AR: I loved doing it. Having a classical background, I feel I have some insight into it. I love playing classical music on its terms, not necessarily a take on it. One of the great challenges of classical is that you have these giants of composition throughout history and the music exists already, you are not creating it, so you, to some extent, have to go to it. Its demands on your technique and musicality are set by the music and you've got a history of guys who have already played it and played it incredibly..so it's such a challenge. You concentrate on sound, phrasing and interpretation. You're not focusing on improvisation so it becomes about a beautiful sound, a consistency of phrasing, a concept of phrasing, what you're going to do with the piece, what voices you're going to bring out and how you choose to phrase certain motifs.
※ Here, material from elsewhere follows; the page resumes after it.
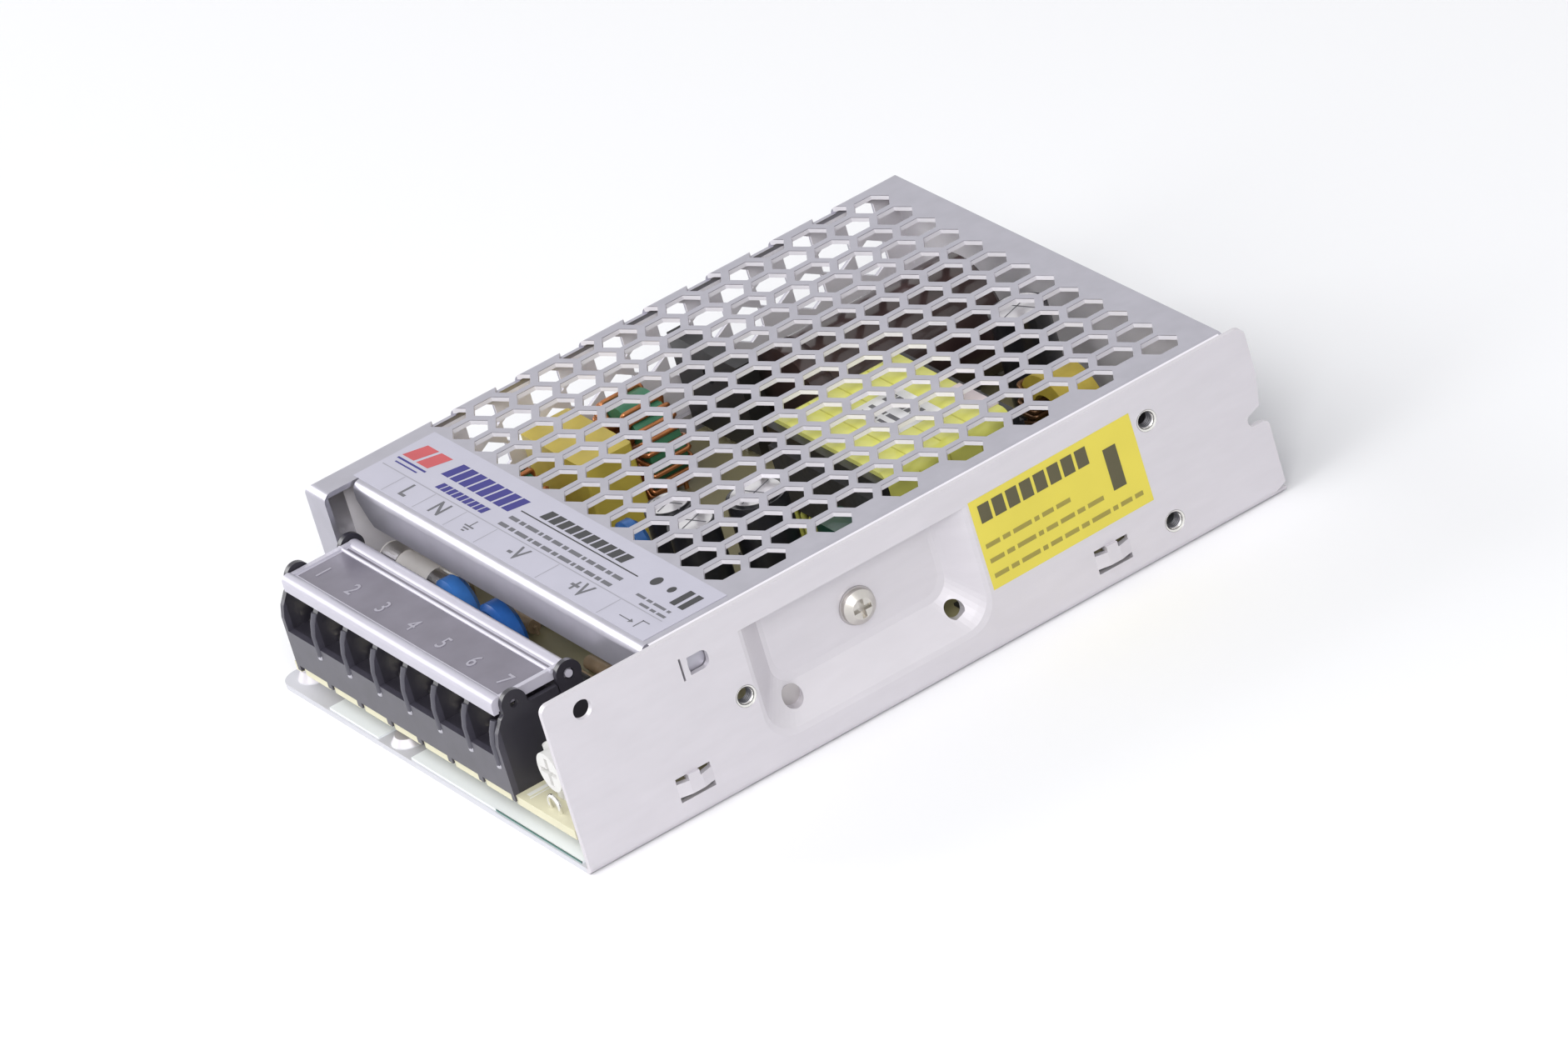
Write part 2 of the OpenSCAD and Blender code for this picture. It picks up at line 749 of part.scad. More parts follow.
module lid_profile() {
    translate([lid_front + lid_rim_r, lid_plate_low]) square([hinge_y - lid_front - lid_rim_r, lid_t]);
    translate([lid_front + lid_rim_r, lid_top - lid_rim_r]) circle(r = lid_rim_r);
    translate([lid_front, lid_top - 2.6]) square([0.9, 2.6 - lid_rim_r]);
    translate([hinge_y, hinge_z]) circle(r = lid_barrel_r);
}

// Trimmer and indicator

module trimmer_body() {
    color("white") difference() {
        union() {
            translate([trimmer_at[0], trimmer_at[1] + trimmer_depth / 2, board_top])
                soft_box(trimmer_w, trimmer_depth, trimmer_h - 2, 0.8);
            along_y_at(trimmer_at, 0, trimmer_depth) circle(d = rotor_d + 1.8);
        }
        along_y_at(trimmer_at, -1, 3) circle(r = 1.2 + run_gap);
    }
}

module along_y_at(at, from, to) {
    translate([at[0], at[1] + to, rotor_z]) rotate([90, 0, 0]) linear_extrude(to - from) children();
}

// Slotted rotor that faces the front; it turns about y
module trimmer_rotor() {
    color("white") difference() {
        union() {
            along_y_at(trimmer_at, -run_gap - 1.6, -run_gap) circle(d = rotor_d);
            along_y_at(trimmer_at, -run_gap - eps, 2.2) circle(r = 1.2);
        }
        translate([trimmer_at[0], trimmer_at[1] - run_gap - 1.6, rotor_z]) {
            cube([rotor_d * 0.72, 1.4, 0.9], center = true);
            cube([0.9, 1.4, rotor_d * 0.72], center = true);
        }
    }
}

module status_led() {
    color("honeydew") translate([block_right + 3.4, trimmer_at[1] + 8, board_top]) {
        cylinder(r = 1.9, h = 1);
        cylinder(r = 1.5, h = 3.6);
        translate([0, 0, 3.6]) sphere(r = 1.5);
    }
}

// Mains inlet parts

module fuse_clips() {
    color("silver") for (x = [fuse_left + 0.4, fuse_left + fuse_len - 4.4]) {
        slab([x, x + 4], [fuse_y - 2.6, fuse_y + 2.6], [board_top, board_top + 0.5]);
        for (sy = [-1, 1]) slab([x, x + 4], [fuse_y + sy * 3.05 - 0.3, fuse_y + sy * 3.05 + 0.3],
            [board_top, fuse_z + 1.4]);
    }
}

module fuse() {
    translate([fuse_left, fuse_y, fuse_z]) rotate([0, 90, 0]) {
        color("white") translate([0, 0, 5]) cylinder(r = fuse_r - 0.15, h = fuse_len - 10);
        color("silver") for (z = [0, fuse_len - 5]) translate([0, 0, z]) cylinder(r = fuse_r, h = 5);
    }
}

// Disc with rounded rims, standing on edge, with two legs down to the board
module disc_part(x, y, r, t, lift) {
    translate([x, y, board_top + lift + r]) rotate([90, 0, 0]) {
        cylinder(r = r - 0.8, h = t, center = true);
        cylinder(r = r, h = t - 1.6, center = true);
        for (s = [-1, 1]) translate([0, 0, s * (t / 2 - 0.4)]) mirror([0, 0, s < 0 ? 1 : 0])
            translate([0, 0, -0.4]) cylinder(r1 = r, r2 = r - 0.8, h = 0.8);
    }
    for (s = [-1, 1]) translate([x + s * r * 0.5, y, board_top]) cylinder(r = 0.4, h = lift + r * 0.4);
}

module varistor() {
    color("royalblue") disc_part(from_left(25.6), disc_y, 5, 3.6, 1.6);
}

module thermistor() {
    color("mediumblue") disc_part(from_left(39.8), disc_y, 5.3, 3.6, 1.4);
}

module y_capacitors() {
    color("dodgerblue") {
        disc_part(from_left(32.6), film_cap_at[1] - 0.3, 4, 3.2, 1.6);
        disc_part(from_right(8.3), from_back(22), 4.4, 3.2, 2.4);
    }
}

module film_capacitor() {
    color("goldenrod") translate([film_cap_at[0] + film_cap_size[0] / 2,
        film_cap_at[1] + film_cap_size[1] / 2, board_top])
        soft_box(film_cap_size[0], film_cap_size[1], film_cap_size[2], 0.6);
}

// Wound rings, standing with their axis along y

module ring_core(at, od, id, h) {
    ring_z = board_top + od / 2 + wire_d + fit_gap;
    translate([at[0], at[1] + h / 2, ring_z]) rotate([90, 0, 0]) difference() {
        cylinder(d = od, h = h);
        translate([0, 0, -1]) cylinder(d = id, h = h + 2);
    }
}

module ring_turn(od, id, h, a) {
    rotate(a) translate([(id + od) / 4, 0, 0]) difference() {
        cube([(od - id) / 2 + 2 * (wire_d + fit_gap), wire_d, h + 2 * (wire_d + fit_gap)], center = true);
        cube([(od - id) / 2 + 2 * fit_gap, wire_d + 1, h + 2 * fit_gap], center = true);
    }
}

module ring_winding(at, od, id, h, from, to) {
    ring_z = board_top + od / 2 + wire_d + fit_gap;
    inner_arc = PI * (id - 2 * (wire_d + fit_gap)) * (to - from) / 360;
    turns = floor(inner_arc / (wire_d + 2 * fit_gap)) + 1;
    translate([at[0], at[1], ring_z]) rotate([90, 0, 0])
        for (k = [0 : turns - 1]) ring_turn(od, id, h, from + (to - from) * k / (turns - 1));
}

module input_choke_core() {
    color("seagreen") ring_core(input_choke_at, input_choke_d, input_choke_d * 0.55, 4.6);
}

module input_choke_winding() {
    color("peru") ring_winding(input_choke_at, input_choke_d, input_choke_d * 0.55, 4.6, -75, 235);
}

module line_choke_core() {
    color("seagreen") ring_core(line_choke_at, line_choke_d, line_choke_d * 0.6, 6.4);
}

module line_choke_windings() {
    color("peru") {
        ring_winding(line_choke_at, line_choke_d, line_choke_d * 0.6, 6.4, -66, 66);
        ring_winding(line_choke_at, line_choke_d, line_choke_d * 0.6, 6.4, 114, 246);
    }
}

module output_choke_core() {
    color("goldenrod") ring_core(output_choke_at, output_choke_d, output_choke_d * 0.58, 6.4);
}

module output_choke_winding() {
    color("peru") ring_winding(output_choke_at, output_choke_d, output_choke_d * 0.58, 6.4, -240, 30);
}

module bridge_rectifier() {
    lift = 2.4;
    body = [21.4, 3.6, room - headroom - 4.8];
    translate([bridge_at[0], bridge_at[1], board_top]) {
        color("#232327") difference() {
            translate([0, 0, lift]) cube(body);
            translate([body[0] / 2, -1, lift + body[2] - 4.5]) rotate([-90, 0, 0]) cylinder(r = 1.6, h = 9);
        }
        color("silver") for (k = [0 : 3]) translate([1.6 + k * 5.5, 1.4, 0]) cube([1.1, 0.8, lift + eps]);
    }
}

// Can lying on its side, with a rolled groove near the front end
module bulk_capacitor() {
    color("#2b2526") translate([bulk_at[0], bulk_at[1], board_top + bulk_r]) rotate([-90, 0, 0]) {
        cylinder(r = bulk_r, h = 2.6);
        translate([0, 0, 2.6]) cylinder(r = bulk_r - 0.7, h = 1.4);
        translate([0, 0, 4]) cylinder(r = bulk_r, h = bulk_len - 4.6);
        translate([0, 0, bulk_len - 0.6]) cylinder(r1 = bulk_r, r2 = bulk_r - 0.6, h = 0.6);
    }
}

// Transformer

module trafo_core_block() {
    translate([trafo_at[0] + 1.4, trafo_at[1] - 2.6, board_top + 6])
        cube([trafo_len - 2.8, trafo_w + 5.2, trafo_h - 9.4]);
}

module transformer_core() {
    color("#2a2a2c") trafo_core_block();
}

module transformer_wrap() {
    color("#d8d860") difference() {
        translate([trafo_at[0] + trafo_len / 2, trafo_at[1],
            board_top + bobbin_foot + (trafo_h - bobbin_foot) / 2])
            rotate([-90, 0, 0]) soft_box(trafo_len, trafo_h - bobbin_foot, trafo_w, 2);
        trafo_core_block();
    }
}

module transformer_bobbin() {
    flange_low = board_top + bobbin_foot;
    color("#1d1d1f") difference() {
        union() {
            slab([trafo_at[0] + 0.6, trafo_at[0] + trafo_len - 0.6],
                [trafo_at[1] - 1.4, trafo_at[1] + trafo_w + 1.4],
                [board_top, flange_low]);
            for (y = [trafo_at[1] - 1.4, trafo_at[1] + trafo_w])
                slab([trafo_at[0] + 0.2, trafo_at[0] + trafo_len - 0.2], [y, y + 1.4],
                    [flange_low - eps, board_top + trafo_h - 0.8]);
        }
        trafo_core_block();
    }
}

module snubber_capacitor() {
    color("darkslategray") translate([snubber_at[0], snubber_at[1], board_top]) soft_box(9, 5, 13.5, 0.8);
}

module output_capacitors() {
    for (c = cans) translate([c[0], c[1], board_top]) {
        color("#26292c") {
            cylinder(d = c[2], h = 1.6);
            translate([0, 0, 1.6]) cylinder(d = c[2] - 0.9, h = 1);
            translate([0, 0, 2.6]) cylinder(d = c[2], h = c[3] - 2.6);
        }
        color("silver") translate([0, 0, c[3]]) difference() {
            cylinder(d = c[2] - 1.2, h = 0.3);
            for (a = [0, 90]) rotate(a) translate([-c[2] / 2, -0.15, 0.15]) cube([c[2], 0.3, 1]);
        }
    }
}

// Power devices on the pocket's back

module power_device(y) {
    z_body = device_low + 2;
    color("#202024") slab([device_back - device_t, device_back - 1.2], [y - 5, y + 5], [z_body, z_body + 9]);
    color("silver") slab([device_back - 1.2, device_back], [y - 5, y + 5], [z_body, z_body + 12.5]);
    color("silver") for (dy = [-2.54, 0, 2.54])
        slab([device_back - 2.6, device_back - 2], [y + dy - 0.4, y + dy + 0.4], [board_top, z_body + eps]);
}

module power_transistor() {
    power_device(clamp_y - device_offset);
}

module output_rectifier() {
    power_device(clamp_y + device_offset);
}

module insulating_pads() {
    color("pink") for (s = [-1, 1])
        slab([device_back, pocket_back_face],
            [clamp_y + s * device_offset - 5.6, clamp_y + s * device_offset + 5.6],
            [device_low + 1.4, device_low + 15]);
}

// Spring bar across both devices
module clamp_bar() {
    bar_x = device_back - device_t;
    color("gray") difference() {
        slab([bar_x - 1, bar_x], [clamp_y - device_offset - 4, clamp_y + device_offset + 4],
            [clamp_z - 3, clamp_z + 3]);
        translate([bar_x - 2, clamp_y, clamp_z]) rotate([0, 90, 0]) cylinder(r = screw_r + 0.1, h = 4);
    }
}

module clamp_screw() {
    reach = pocket_in - (device_back - device_t - 1) + 2.6;
    color("silver") translate([pocket_in, clamp_y, clamp_z]) rotate([0, 90, 0])
        pan_screw(reach, screw_r - 0.1, head_d, head_h);
}

module clamp_nut() {
    color("silver") translate([device_back - device_t - 1 - 2.4, clamp_y, clamp_z]) rotate([0, 90, 0])
        difference() {
        cylinder(d = 6.2, h = 2.4, $fn = 6);
        translate([0, 0, -1]) cylinder(r = screw_r - 0.1, h = 5);
    }
}

// Small parts

module chip(x, y, w, d, pins) {
    color("#202024") slab([x - w / 2, x + w / 2], [y - d / 2, y + d / 2], [board_top + 0.6, board_top + 4]);
    color("silver") for (s = [-1, 1], k = [0 : pins - 1])
        slab([x - (pins - 1) * 1.27 + k * 2.54 - 0.3, x - (pins - 1) * 1.27 + k * 2.54 + 0.3],
            [y + s * (d / 2 + 0.2) - 0.2, y + s * (d / 2 + 0.2) + 0.2], [board_top, board_top + 2.4]);
}

module controller_chip() {
    chip(chip_at[0], chip_at[1], 9.6, 6.4, 4);
}

module optocoupler() {
    chip(opto_at[0], opto_at[1], 4.8, 6.4, 2);
}

module resistors() {
    for (p = [[30, 12], [30, 15.5], [54, 8], [54, 11.5], [54, 15]])
        translate([from_left(p[0]), block_back + p[1], board_top + 1.2]) {
        color("tan") rotate([0, 90, 0]) cylinder(r = 1.2, h = 6, center = true);
        color("silver") for (s = [-1, 1]) translate([s * 3.6, 0, -1.2]) cylinder(r = 0.3, h = 1.5);
        color("silver") for (s = [-1, 1]) translate([s * 3.3, 0, 0]) rotate([0, 90, 0])
            cylinder(r = 0.3, h = 0.9, center = true);
    }
}

// Bare wire loops that stand on the board
module jumper_wires() {
    places = [[trimmer_at[0] - 0.4, trimmer_at[1] - 2.4], [from_right(13.4), block_back + 1.7],
        [from_left(66), block_back + 11]];
    color("silver") for (p = places) translate([p[0], p[1], board_top + 1])
        rotate([90, 0, 0]) {
            rotate_extrude(angle = 180) translate([1.5, 0]) circle(r = 0.35, $fn = 24);
            for (s = [-1, 1]) translate([s * 1.5, 0, 0]) rotate([90, 0, 0]) cylinder(r = 0.35, h = 1);
        }
}

// Labels

module rating_label() {
    color("whitesmoke") slab([x_left + 5, cover_right - 2.4], [y_lip + 1.6, y_lip + 16.8],
        [cover_top, cover_top + label_t]);
}

module side_label() {
    color("yellow") translate([x_wall, y_front + 91.4, 17.8]) rotate([90, 0, 90]) rotate(0.8)
        linear_extrude(label_t) square([30, 15.4], center = true);
}

chassis();
mesh_cover();
cover_screws();
insulation_film();
circuit_board();
board_screws();
terminal_block();
terminal_contacts();
terminal_washers();
terminal_screws();
terminal_lid();
trimmer_body();
trimmer_rotor();
status_led();
fuse_clips();
fuse();
varistor();
thermistor();
y_capacitors();
film_capacitor();
input_choke_core();
input_choke_winding();
line_choke_core();
line_choke_windings();
bridge_rectifier();
bulk_capacitor();
transformer_core();
transformer_bobbin();
transformer_wrap();
snubber_capacitor();
output_capacitors();
output_choke_core();
output_choke_winding();
power_transistor();
output_rectifier();
insulating_pads();
clamp_bar();
clamp_screw();
clamp_nut();
controller_chip();
optocoupler();
resistors();
jumper_wires();
rating_label();
side_label();
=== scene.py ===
import json
import math
import random

import bmesh
import bpy
from mathutils import Matrix, Vector


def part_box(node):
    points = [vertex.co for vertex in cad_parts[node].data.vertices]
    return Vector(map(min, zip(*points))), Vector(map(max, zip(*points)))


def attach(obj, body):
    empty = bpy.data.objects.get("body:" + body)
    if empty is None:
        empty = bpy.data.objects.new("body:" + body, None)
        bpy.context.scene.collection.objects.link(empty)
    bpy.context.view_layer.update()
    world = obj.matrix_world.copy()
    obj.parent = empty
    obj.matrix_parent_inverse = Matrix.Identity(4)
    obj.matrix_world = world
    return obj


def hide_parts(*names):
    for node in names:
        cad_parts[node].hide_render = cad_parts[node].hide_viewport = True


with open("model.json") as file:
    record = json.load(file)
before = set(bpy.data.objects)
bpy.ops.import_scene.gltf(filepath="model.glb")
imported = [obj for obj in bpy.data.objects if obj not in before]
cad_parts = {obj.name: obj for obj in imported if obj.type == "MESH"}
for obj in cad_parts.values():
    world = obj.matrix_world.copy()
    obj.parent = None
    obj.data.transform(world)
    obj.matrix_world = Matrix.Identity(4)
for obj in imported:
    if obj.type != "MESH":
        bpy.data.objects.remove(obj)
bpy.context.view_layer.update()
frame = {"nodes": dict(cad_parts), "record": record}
nodes = frame["nodes"]
mm = 0.001


def newMaterial(name):
    mat = bpy.data.materials.new(name)
    mat.use_nodes = True
    return mat, mat.node_tree, mat.node_tree.nodes["Principled BSDF"]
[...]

AAJ: Hip me to the Klezmer side.
AR: For classical I studied with a great guy who ended up giving up classical music, Robert Secrist, and then my second teacher was Frederick Hand, who has played Lute and guitar tat the Metropolitan Opera for years. This was around 1990. He was a great teacher because he had done a lot of things classical guitarists don't do...a lot of ensemble music outside of the idiom. He brought a wider perspective to the teaching but he also referred me to numerous people as well because I could read well and had performed all these types of music. He was called by the manager of one of the most extraordinary musicians I've ever heard. His name is Giora Feidman, an Argentinean born clarinetist who was in the Israel Philharmonic for 25 years. He's very well known in Germany and Europe. They called me in '90 and I took the gig, which was a pretty incredible because I had never really toured before, and musically it was a great learning experience for me, although it was really outside of what I was focusing on. I was raised in a Jewish household, but it was a music that I really had not been exposed to that much - and this guy is just a phenomenal musician and clarinetist. He was really versed in classical and his take on Klezmer comes from a classical angle in terms of sound and refinement of approach- then, some of his stuff sounds like a Jewish wedding. We went to Russia, Europe and South America- playing with him taught me a lot about music. I played on about six of his records. Without sounding schmaltzy- he has an element of his playing that sounds like an Imam in a Mosque making the call to prayer. To a secular person it sounds like music, but it's actually prayer, a recitation of the Koran. When I was in Cairo in 1996 and would stand outside these mosques it just sounded like the most amazing music to me. At shows, Giora would do a prayer at some point. At different points in his life he was a devout follower of some aspect of Judaism, whether it was kabalisti with his back to the audience, and it was just incredible. It really reminded me sometimes of Coltrane and I realized that one of the things that always impressed me about Coltrane is that his music is so spiritual and so deeply emotional to me. I remember playing with Giora and being reminded of 'Trane. It wasn't because he was playing like Coltrane but because it had the sound of someone praying.
On a musical level he was demanding of playing things with a real intent.That boom-chink-boom-chink etc. of Klezmer might be something people feel is easy, but if you really get into it, and try to play it with grace and rhythm and a real intent, it can be very challenging, Whatever you're doing, know what you're doing. If you want it to sound kind of rough and folksy then do that, but don't just do it because you're not thinking about it. To have an intent in what you're doing is always in my mind, in a way. To conceptualize, 'What are you doing? What is it you are trying to communicate?', and having some kind of an awareness. Think of conductors. A certain conductor might bring specific feelings in a piece, a sad aspect or a fast tempo, or different concepts here and there in the music. The players that are powerful to me have this quality.
I played a little bit with the Klezmatics and I do some work with Frank London, their trumpet player. Then, I played with David Krakauer for a little more than a year. I played on two of his records. The last one we did, Klezmer in New York, is a very creative record. He was completely different than Giora in that I played electric guitar and I was kind of like the wild card. I would play wah and distortion and crazy stuff, around which was traditional Klezmer music.